AWESOME WRITE UP, THIS IS A WILD FUN FLICK IN MY VIEW POINT.

Samuel Wilson said...

Rev., I feel the same way anytime you or Kate or the Vicar or Cheesy reviews something from one of the Mill Creek sets that I haven't gotten to yet. There are enough riches in those boxes that we all get chances to scoop each other on something.

Kate: I wonder whether the "Nineteen Fifty Six" strategy might work in real life, too. I could swear some Republican politicians have tried it at times.

Cheesy:It does have wild moments and they do make the film fun overall. I look forward to your own comments at some point.

Tower Farm said...

I also somehow ended up owning this movie because of the Drive-In Classics set. I literally watched it with my mouth hanging open in awe. How does something like this even get made?
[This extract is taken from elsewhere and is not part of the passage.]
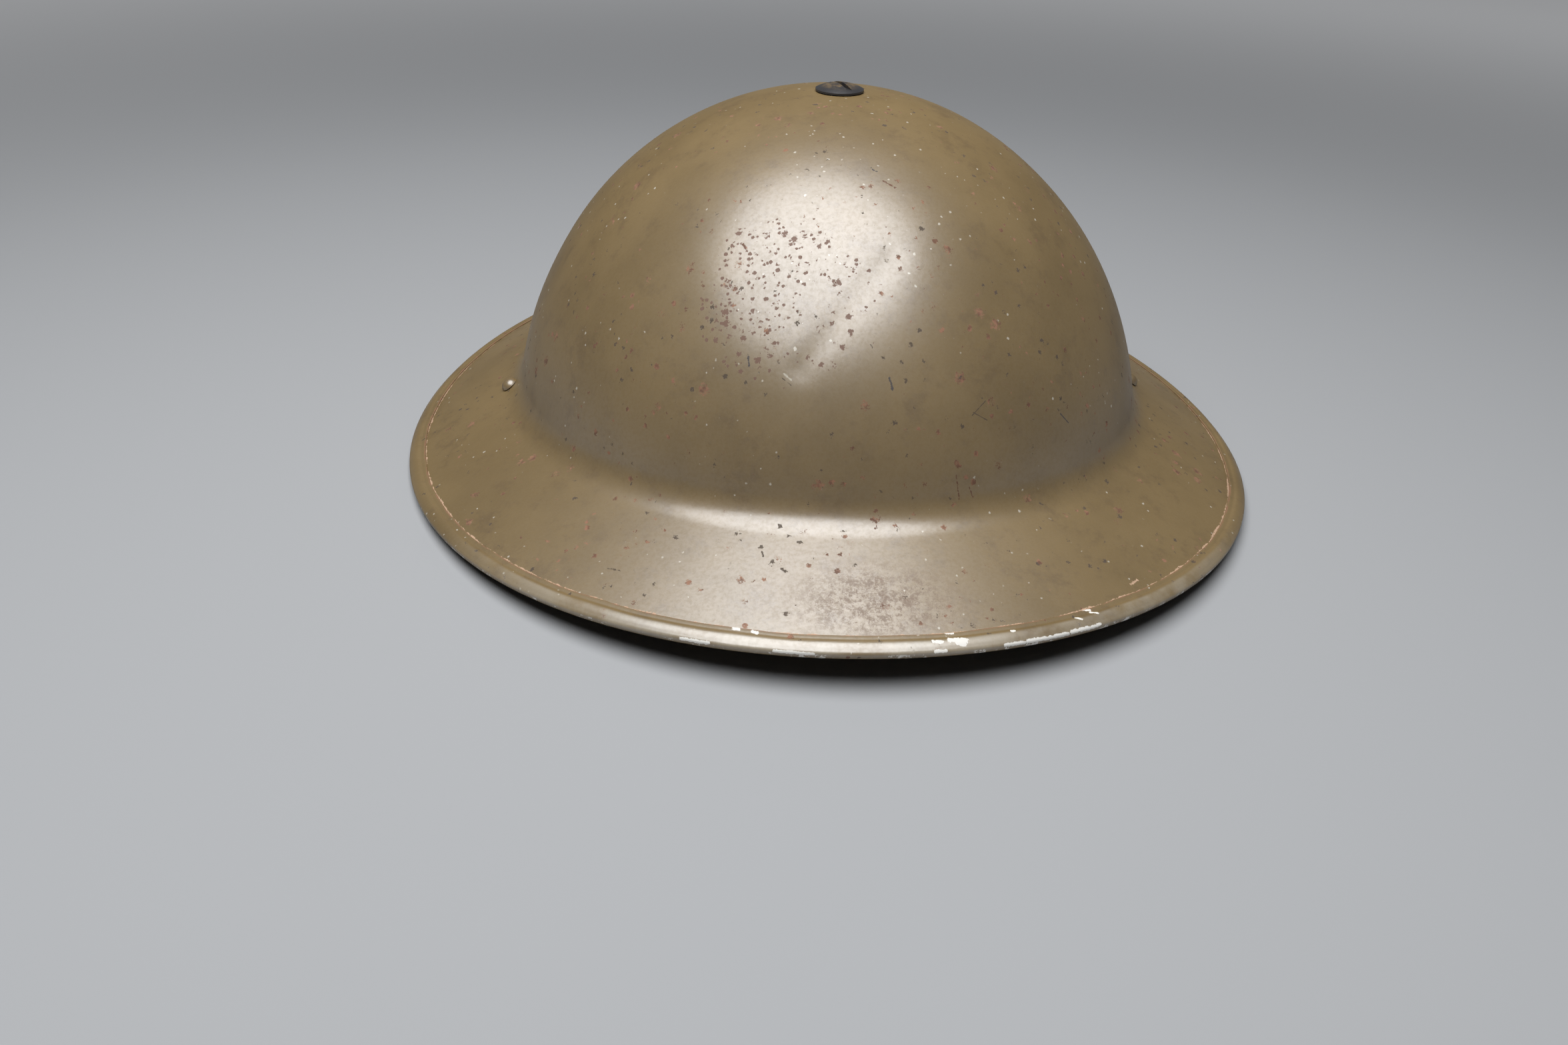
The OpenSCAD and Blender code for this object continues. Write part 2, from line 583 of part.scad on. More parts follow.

And yes...Serene is no doubt one of the best and most bizarre blaxploitation characters ever.

Great write-up!
-Billy

Anonymous said...

DRIVE-IN CLASSICS also contains the astonishing (The Manipulator) with Mickey Rooney.
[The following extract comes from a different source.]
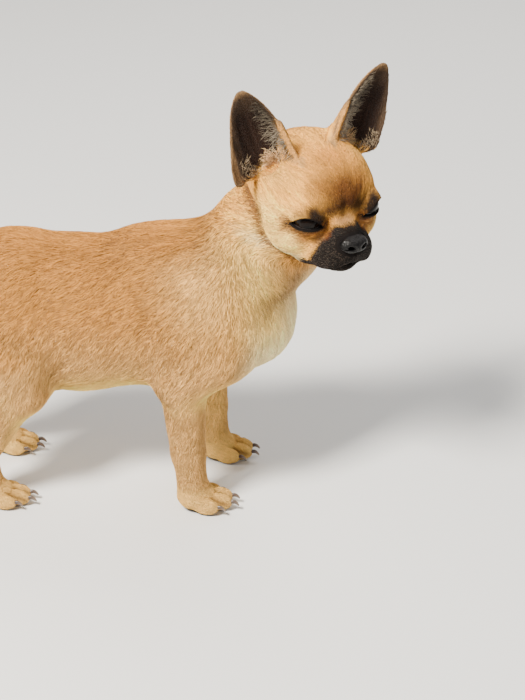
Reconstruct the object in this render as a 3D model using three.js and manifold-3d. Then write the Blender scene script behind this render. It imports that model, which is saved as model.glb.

Mill Creek Entertainment is one of the best things to happen to the video market in a long time. Their CULT MOVIES (the truly infamous Child Bride), GANGSTERS (Mr. Scarface), and CHILLING (The Bloody Brood) are so far the best.
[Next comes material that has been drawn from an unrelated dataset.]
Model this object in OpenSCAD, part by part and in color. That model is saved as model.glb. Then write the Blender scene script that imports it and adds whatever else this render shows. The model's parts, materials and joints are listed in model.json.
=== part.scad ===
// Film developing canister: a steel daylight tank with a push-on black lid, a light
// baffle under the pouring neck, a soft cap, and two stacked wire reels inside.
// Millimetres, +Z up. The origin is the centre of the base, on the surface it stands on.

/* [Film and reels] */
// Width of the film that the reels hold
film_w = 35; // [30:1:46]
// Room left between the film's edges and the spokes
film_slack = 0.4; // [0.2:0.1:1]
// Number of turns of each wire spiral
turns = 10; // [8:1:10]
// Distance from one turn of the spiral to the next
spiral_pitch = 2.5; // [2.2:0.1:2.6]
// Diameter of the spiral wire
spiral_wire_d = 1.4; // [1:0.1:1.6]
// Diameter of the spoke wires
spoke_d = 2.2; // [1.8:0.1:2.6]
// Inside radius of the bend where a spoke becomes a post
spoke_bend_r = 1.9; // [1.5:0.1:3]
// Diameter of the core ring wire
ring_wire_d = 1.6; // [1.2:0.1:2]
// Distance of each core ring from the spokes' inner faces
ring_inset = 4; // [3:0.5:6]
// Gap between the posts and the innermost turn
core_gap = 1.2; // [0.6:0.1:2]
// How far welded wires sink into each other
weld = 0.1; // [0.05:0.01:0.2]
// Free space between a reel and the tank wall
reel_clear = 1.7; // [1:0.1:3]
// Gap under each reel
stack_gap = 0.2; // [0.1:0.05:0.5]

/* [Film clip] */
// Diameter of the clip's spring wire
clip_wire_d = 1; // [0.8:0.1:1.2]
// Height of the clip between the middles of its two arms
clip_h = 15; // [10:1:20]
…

WARRIORS (Italian Hercules movies) and MARTIAL ART MOVIES (Sonny Cheba, Bruce Li) are on my wish list.

Anonymous said...

Never saw this before. Just caught it on Youtube & though I walked away underwhelmed, I still love seeing obscure 70s films. Very little in the way of discussion about this movie online. Next to none on the imdb.com forum. Paul Harris was the best thing about this.
You already hit the nail on the head with the anachronisms. ("1956!" lol!) Those are hilarious! But anyone who's lived a little while could see right away that Serene was a man. I sure did.